TWAは当時アメリカの大手航空会社の一つだったがこの事故以前から経営状態が悪く、1992年と1995年の2度に渡って連邦破産法第11章(チャプター11、日本の民事再生法に相当)の適用を申請するなど当時非常に財政面が悪化しており、就航から25年も経過したB747を置き換えられず未だにニューヨーク~パリ線という大幹線に飛ばしていた。
(一応置き換えの予定はあったが、事故には間に合わなかった)
また大西洋線ではそこまで長距離を飛ばないため、航空燃料は殆ど両側の主翼タンクに積まれており、機体中央下部の燃料タンクにはほんの僅かの量しか入っていなかった。
事故の日、800便は1時間もの間地上でエアコンをフル稼働していたが、このエアコン装置は中央燃料タンクのすぐ近くに配置されており、ほんの僅かしかなかった航空燃料が排気熱で熱せられ、気化した。
(航空燃料は液体状態でなら殆ど燃えないが、気化すると急激に炎上しやすくなる。墜落時よく爆発するのはそのためである)
そして就航から25年を経てボロボロになった機内配線がショートし、飛行中に燃料測定器に通じる配線に過大電流が流れ、気化した燃料への着火装置になってしまった結果……
というのが最終報告であった。このショートについては、ブラックボックスのボイスレコーダーが爆発直前に一瞬不自然なノイズを記録した、つまりブラックボックスに通じる配線の電流がおかしくなっていたことで発生が証明されている。
またミサイルを見たという目撃証言だが、これは目撃者達が炎上する機体を見た後に遅れてタンクの爆発音が聞こえたため誤認してしまったものだとされた。
(打ち上げ花火の音や雷鳴が遅れて聞こえるのと同じ理屈である)
なおこの結果に至るまでに、事故調査を行ったNTSBでは海中から引き上げた機体の残骸で巨大三次元ジグソーパズルを作り、
更には事故機と極めて似た状況で実際に燃料が着火する温度に届くかの"飛行試験"を行っていた。
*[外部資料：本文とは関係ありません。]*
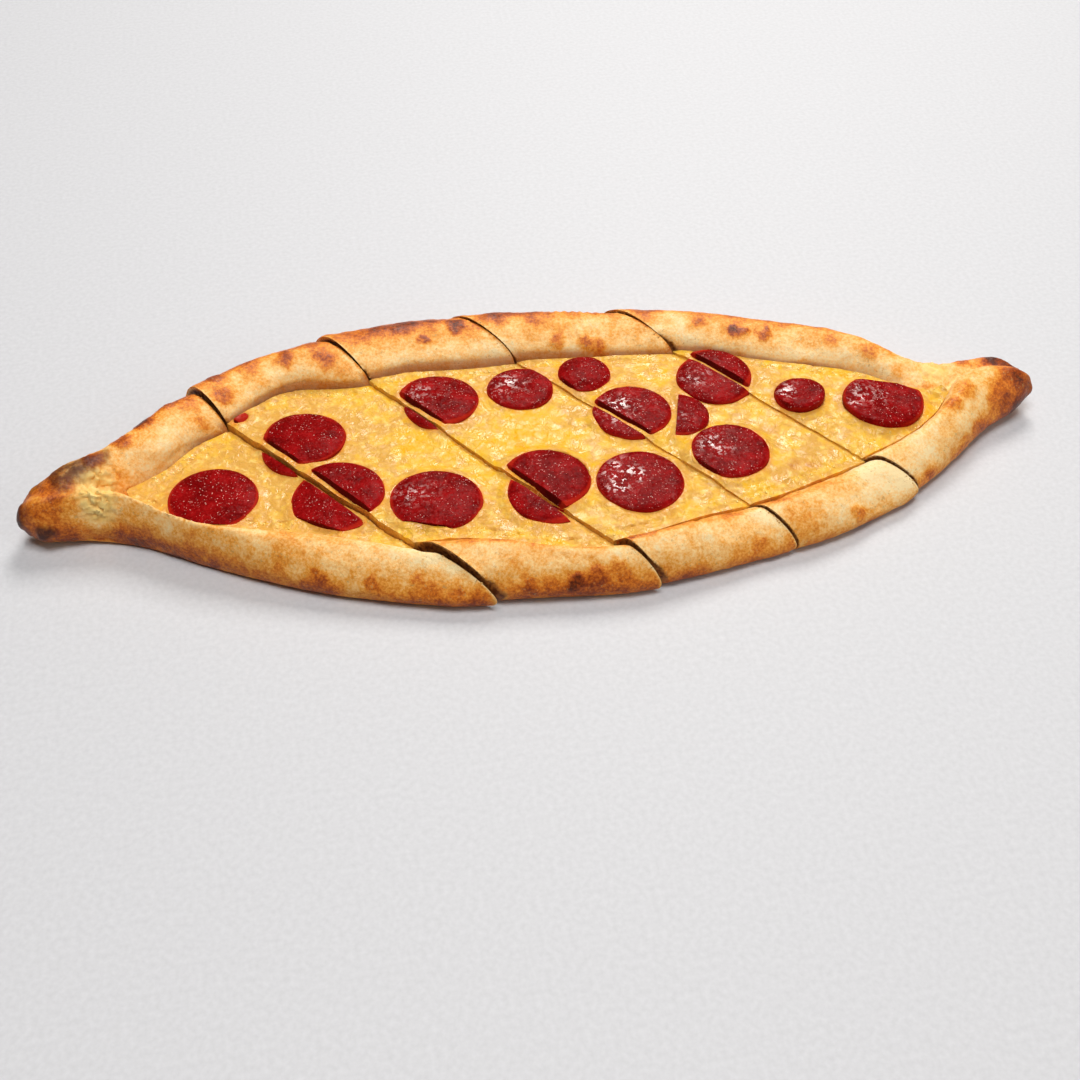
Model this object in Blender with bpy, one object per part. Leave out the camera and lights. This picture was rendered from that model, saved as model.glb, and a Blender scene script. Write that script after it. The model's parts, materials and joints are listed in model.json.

下手したら死ぬのに……NTSBさんやべェ……
先述の通りTWAは2度に渡ってチャプター11を申請しつつも運航を続けており、丁度この事故が起きた1996年から新塗装を導入してイメージ刷新を図ったほか、新型機材の導入などの高効率化や積極的な経営拡大路線をとることで立て直しを図っていたもののこの事故で完全にトドメを刺される結果となり、2001年にアメリカン航空に吸収され、消滅した。
またこの後、”燃料タンク内に窒素を送り込んで引火しにくくするシステム”をボーイングは開発。最近の機体には標準装備されているらしい。
因みに同じ747でもハイテク型の-400以降は配線位置などが変更されており、同種の事故は起きえないようになっているとか。
一番不幸だったのは中央及び後部の胴体に残された乗員乗客(特にその中でも前方に座っていた人達)だろう。
墜落するまでの間、気絶する事すら出来ないまま絶望的な状況を体験させられたのだから、その恐怖は筆舌に尽くしがたいものであろう。
……そして結局陰謀論は今なお語り継がれており、2013年には元NTSB調査官までもが
「殆どの証拠をFBI共が揉み消しやがった!あの最終報告は嘘だったんだ!」
と言い出す始末。残念ながら日本航空123便墜落事故同様、この事故の陰謀論もまた永久に語り継がれていくのであろう……。